Mechanical vibrations couple energy into the dilution refrigerator and quantum processor. Building construction, heavy vehicles passing nearby, or even someone walking heavily in the laboratory can introduce vibrations. Laboratories housing quantum computers are designed with vibration isolation, but they cannot eliminate all disturbances. An earthquake, even a small one, would be catastrophic for quantum coherence.
The cumulative effect is that quantum computers require carefully controlled environments, constant monitoring, and acceptance that despite all precautions, random errors will occur from sources you cannot completely eliminate. Running a quantum computer means operating in a regime where fundamental physics is personally antagonistic and the universe keeps finding creative ways to introduce noise into your carefully prepared quantum states.
This environmental sensitivity is not a temporary engineering problem that better design will eliminate. It’s fundamental to quantum mechanics that quantum states are fragile and easily disturbed. Error correction can compensate, but only if error rates are low enough and you have sufficient qubits for redundancy. Until then, quantum computers remain exquisitely sensitive devices that require substantial effort to coax into producing useful results while cosmic rays, thermal fluctuations, and electromagnetic noise conspire against coherence.
The engineers maintaining quantum computers develop philosophical attitudes toward these challenges.
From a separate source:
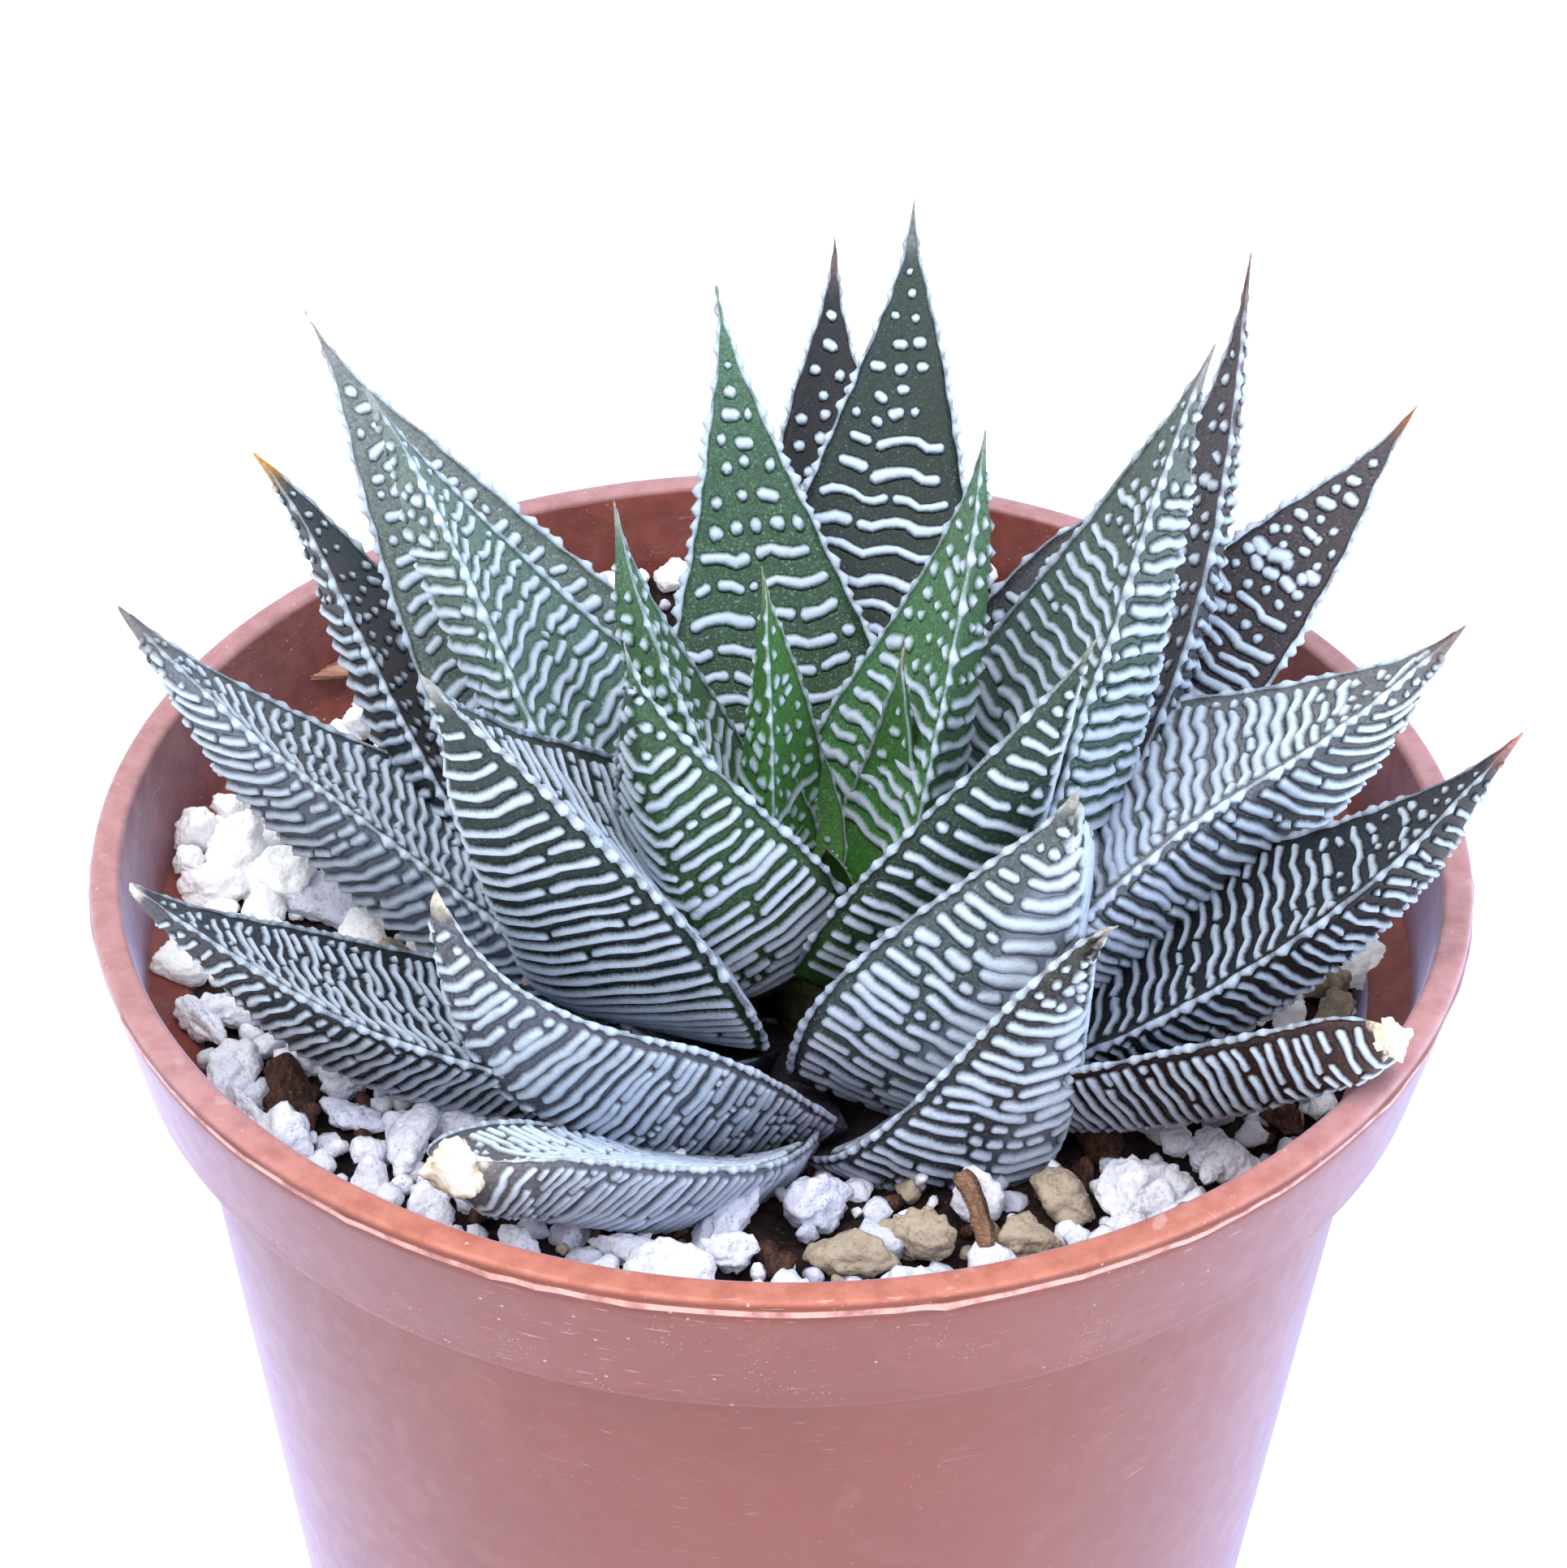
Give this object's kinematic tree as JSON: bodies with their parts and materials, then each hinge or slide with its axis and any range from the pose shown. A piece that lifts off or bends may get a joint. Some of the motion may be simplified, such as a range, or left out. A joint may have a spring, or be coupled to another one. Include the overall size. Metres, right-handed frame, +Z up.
{
  "type": "potted haworthia",
  "caption": "Haworthia rosette of pointed dark leaves with raised white bands, in a terracotta-coloured plastic nursery pot topped with pumice and bark.",
  "frame": {"origin": "centre of the pot's flat underside", "axes": "+Z up, -Y towards the side the picture was taken from"},
  "size_m": [0.085, 0.085, 0.1075],
  "materials": {
    "pot_plastic": "satin, lightly scratched, dusty",
    "mix": "rough mixed grit",
    "pumice": "rough, pitted",
    "grit": "rough, pitted",
    "bark": "rough, fibrous",
    "straw": "dry, fibrous",
    "dry_leaf": "dry, crumpled",
    "stem_skin": "matt, scarred",
    "leaf_young": "waxy, bright green with raised white bands",
    "leaf_mid": "waxy, grey-green with raised white bands",
    "leaf_old": "waxy, purple-brown with raised white bands"
  },
  "bodies": {
    "root": {"pot": "pot_plastic", "potting_mix": "mix", "stem": "stem_skin", "leaf_01": "leaf_mid", "leaf_02": "leaf_mid", "leaf_03": "leaf_old", "leaf_04": "leaf_mid", "leaf_05": "leaf_mid", "leaf_06": "leaf_old", "leaf_07": "leaf_mid", "leaf_08": "leaf_old", "leaf_09": "leaf_mid", "leaf_10": "leaf_old", "leaf_11": "leaf_mid", "leaf_12": "leaf_young", "leaf_13": "leaf_young", "leaf_14": "leaf_young", "leaf_15": "leaf_young", "leaf_16": "leaf_young", "leaf_17": "leaf_young", "leaf_18": "leaf_young", "leaf_19": "leaf_young", "leaf_20": "leaf_mid", "leaf_21": "leaf_mid", "leaf_22": "leaf_mid", "leaf_23": "leaf_mid", "leaf_24": "leaf_old", "leaf_25": "leaf_mid", "leaf_26": "leaf_old", "leaf_27": "leaf_old", "leaf_28": "leaf_old", "pumice_01": "pumice", "pumice_02": "pumice", "pumice_03": "pumice", "pumice_04": "pumice", "pumice_05": "pumice", "pumice_06": "pumice", "pumice_07": "pumice", "pumice_08": "pumice", "bark_01": "bark", "pumice_09": "pumice", "pumice_10": "pumice", "pumice_11": "pumice", "grit_01": "grit", "pumice_12": "pumice", "pumice_13": "pumice", "pumice_14": "pumice", "grit_02": "grit", "grit_03": "grit", "grit_04": "grit", "grit_05": "grit", "pumice_15": "pumice", "pumice_16": "pumice", "bark_02": "bark", "pumice_17": "pumice", "straw_01": "straw", "fibre_01": "straw", "leaf_scrap": "dry_leaf"}
  },
  "joints": []
}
They calibrate meticulously, they shield carefully, they monitor continuously, and they accept that quantum decoherence will eventually win. The goal is to extract useful computation before that happens, then reset the system and try again. It’s less triumphant than quantum supremacy press releases suggest, but considerably more honest about the actual experience of operating quantum hardware in a universe that wasn’t designed for human convenience or quantum computing ambitions.